ЗЕРКАЛЬНЫЙ МИР
Конечно, появление такой зеркальной игры связано с ее особыми внутренними, «зазеркальными» смыслами, когда кажется, что они и в самом деле обладают какой-то высшей мудростью. Ведь люди при этом видят целое. Для них внешний наблюдатель всегда неправ. Вспомним Г. Бенна: «…ведь целым обладаешь только ты».
Один наблюдатель видит то, что разрушают, другой, что строят, а многие смотрят и перемигиваются: мы-то знаем, что происходит «на самом деле», «целым располагаем». Вот что такое «внутреннее». Но для меня эта внутренняя, углубленная в себя жизнь без агоры то же самое, что искание истины в уборной. Если бы у меня был талант Кафки, я бы описал сегодня эти душевные внутреннее искания как фантастические, странные искания истины там, где ее по онтологическим законам человеческой жизни быть просто не может.
В этом смысле люди неопределенных ситуаций или тотального знакового инобытия напоминают мне тех, кого Ф. Ницше не случайно назвал «последними людьми». Действительно (именно об этом крик его больной христианской совести), или мы будем сверхлюдьми, чтобы быть людьми (а два первые принципа «К» и есть принципы трансценденции человека к человеческому в нем же самом), или окажемся «последними людьми». Людьми организованного счастья, которые даже презирать себя не могут, ибо живут в ситуации разрушенного сознания и разрушенной материи человеческого.
Следовательно, если где-то происходят человеческие события, то они происходят не без участия сознания, последнее из их состава неустранимо и не сводимо ни к чему другому.
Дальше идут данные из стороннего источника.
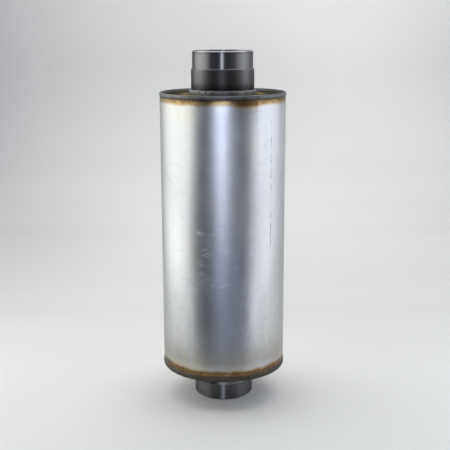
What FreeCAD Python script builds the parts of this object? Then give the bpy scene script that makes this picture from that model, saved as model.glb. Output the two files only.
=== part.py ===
import FreeCAD
import Part
import os

from FreeCAD import Vector

# In-line round muffler, standing upright on the end of its outlet neck.
# Units are millimetres. +Z is up, and the origin is on the floor, on the axis.
# The gas enters at the top, leaves the slotted inlet tube in the middle chamber,
# and is collected there by the slotted outlet tube. The two end chambers are side
# resonators, which open into the tubes through slots of their own.

# Shell: one rolled sheet, its two edges butted and welded along a straight line
shell_outer_diameter = 203.2
shell_wall = 1.9
shell_length = 456.0
seam_gap = 1.6
seam_bead_width = 3.2
seam_bead_height = 0.35
seam_angle = -41.0

# End caps: flat plates let into the shell, a little below its edges
cap_thickness = 3.0
cap_recess = 2.8
cap_to_shell_gap = 0.1
cap_to_neck_gap = 0.15

# Rim welds: from the cap's face over the shell's edge and down its outside
inlet_rim_height = 7.2
outlet_rim_height = 8.8
inlet_rim_bulge = 0.6
outlet_rim_bulge = 0.9
rim_belly_depth = 2.6
rim_crown_height = 0.9
rim_crown_inset = 1.4
rim_toe_width = 3.4

# Necks: thick turned pipe with a narrower, sized end and a bevelled lip
neck_outer_diameter = 101.6
neck_wall = 5.8
neck_step_depth = 1.9
neck_sized_length = 27.6
neck_lip_bevel = 2.0
neck_inside_length = 14.0
inlet_neck_projection = 65.8
outlet_neck_projection = 54.4

# Neck welds: tall fillets between the necks and the caps
neck_weld_width = 3.8
neck_weld_height = 7.8

# Slotted tubes: slipped over the inner ends of the necks, each closed by a plug
tube_wall = 1.6
tube_to_neck_gap = 0.1
tube_end_spacing = 28.0
slot_width = 14.0
slot_bridge = 8.0
slot_rows = 2
slots_round = 5
plug_thickness = 3.0
plug_to_tube_gap = 0.1
plug_setback = 2.0

# Baffles: flat partitions that carry the tubes' far ends
baffle_thickness = 2.0
baffle_depth = 114.0
baffle_to_shell_gap = 0.1
baffle_to_tube_gap = 0.1

# Sizes that follow from the ones above
shell_radius = shell_outer_diameter / 2
shell_inner_radius = shell_radius - shell_wall
neck_radius = neck_outer_diameter / 2
sized_radius = neck_radius - neck_step_depth
bore_radius = neck_radius - neck_wall
shell_bottom = outlet_neck_projection
shell_top = shell_bottom + shell_length
tube_inner_radius = neck_radius + tube_to_neck_gap
tube_radius = tube_inner_radius + tube_wall

# Heights of an end, measured outwards from the shell's edge and so mostly negative
cap_face = -cap_recess
cap_back = cap_face - cap_thickness
neck_inner_end = cap_back - neck_inside_length
baffle_face = -baffle_depth
baffle_back = baffle_face - baffle_thickness
tube_end = (tube_end_spacing - shell_length) / 2
plug_back = tube_end + plug_setback
plug_face = plug_back + plug_thickness

UP = Vector(0, 0, 1)
CENTRE = Vector(0, 0, 0)


def turned(outline):
    """The solid of a closed outline of (radius, height) points, turned about Z."""
    points = [Vector(radius, 0, height) for radius, height in outline]
    wire = Part.makePolygon(points + points[:1])
    return Part.Face(wire).revolve(CENTRE, UP, 360)


def ring(outer_radius, inner_radius, low, high):
    """A plain ring or tube with square edges."""
    return turned([(inner_radius, low), (outer_radius, low),
                   (outer_radius, high), (inner_radius, high)])


def at_inlet(shape):
    """Move a piece, drawn outwards from the shell's edge, to the upper edge."""
    shape.translate(Vector(0, 0, shell_top))
    return shape


def at_outlet(shape):
    """Turn such a piece upside down and move it to the lower edge."""
    shape.rotate(CENTRE, Vector(1, 0, 0), 180)
    shape.translate(Vector(0, 0, shell_bottom))
    return shape


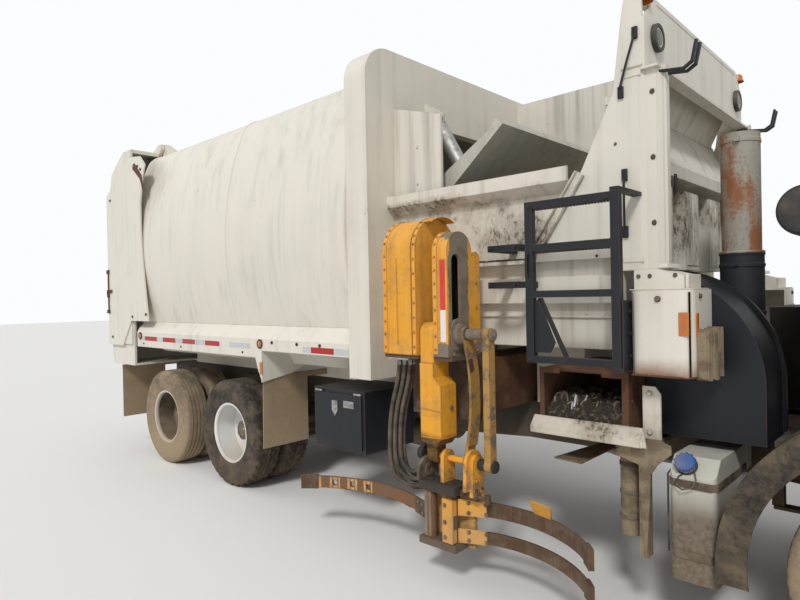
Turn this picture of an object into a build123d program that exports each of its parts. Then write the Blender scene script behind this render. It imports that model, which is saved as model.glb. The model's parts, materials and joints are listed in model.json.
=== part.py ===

И это сознание двоично в следующем фундаментальном смысле. При введении принципа трех «К» я фактически давал два пересекающихся плана. План того, что я называл онтологией, который не может быть ничьим реальным переживанием, но тем не менее есть; например, таким переживанием не может быть смерть, а символ смерти есть продуктивный момент человеческой сознательной жизни. И второй план — «мускульный», реальный — умение жить под этим символом на деле, на основе актов первовместимости. И оба эти плана нельзя игнорировать: сознание фундаментально двоично. В зазеркалье же, где меняются местами левое и правое, все смыслы переворачиваются и начинается разрушение человеческого сознания. Аномальное знаковое пространство затягивает в себя все, что с ним соприкасается. Человеческое сознание аннигилирует, и, попадая в ситуацию неопределенности, где все перемигивается не то, что двусмысленно, но многосмысленно, аннигилирует и человек: ни мужества, ни чести, ни достоинства, ни трусости, ни бесчестия. Эти «сознательные» акты и знания перестают участвовать в мировых событиях, в истории. Не имеет значения, что у тебя в «сознании», лишь бы знак подавал. В пределе при этом исчезает необходимость в том, чтобы у людей вообще были какие-то убеждения. Веришь в совершающееся или не веришь — не имеет значения, потому что именно подаваемым знаком ты включаешься в действие и вращение колес общественного механизма.
В XX в. такого рода ситуации хорошо осознавались в литературе. Я имею в виду при этом не только Ф.Кафку, на и, например, великого австрийского писателя, автора романа «Человек без свойств» Р. Музиля. Музиль прекрасно понимал, что в той ситуации, которая была в грозящей развалиться Австро-Венгерской империи, в силу того, что уже поздно, все, что ни делай, выльется в какую-то белиберду. Ищи правду или неправду — все одно — пройдешь по уже заданным путям бессмыслицы. Он хорошо знал, что внутри такой ситуации действовать и мыслить невозможно, из нее важно выйти.
Чтобы не заставлять читателя слишком серьезно думать над некоторыми терминами (я имею в виду только термины, а не проблемы; над проблемой стоит думать серьезно, но мои термины необязательны), выражу свой опыт «зазеркального существования» так. Вся моя «теория» сознания может быть сведена к одному семени в одном раннем переживании. К первичному впечатлению точки встречи цивилизации, с одной стороны, и глухой жизни — с другой. Я чувствовал, что моя попытка оставаться человеком в охарактеризованной ситуации гротескна, смешна. Основы цивилизации были подорваны настолько, что невозможно было вынести наружу, обсудить, продумать собственные болезни. И чем меньше мы могли вынести их наружу, тем больше они, оставшись в глубине, в нас прорастали, и нас уже настигало тайное, незаметное разложение, связанное стем, что гибла цивилизация, что нет агоры.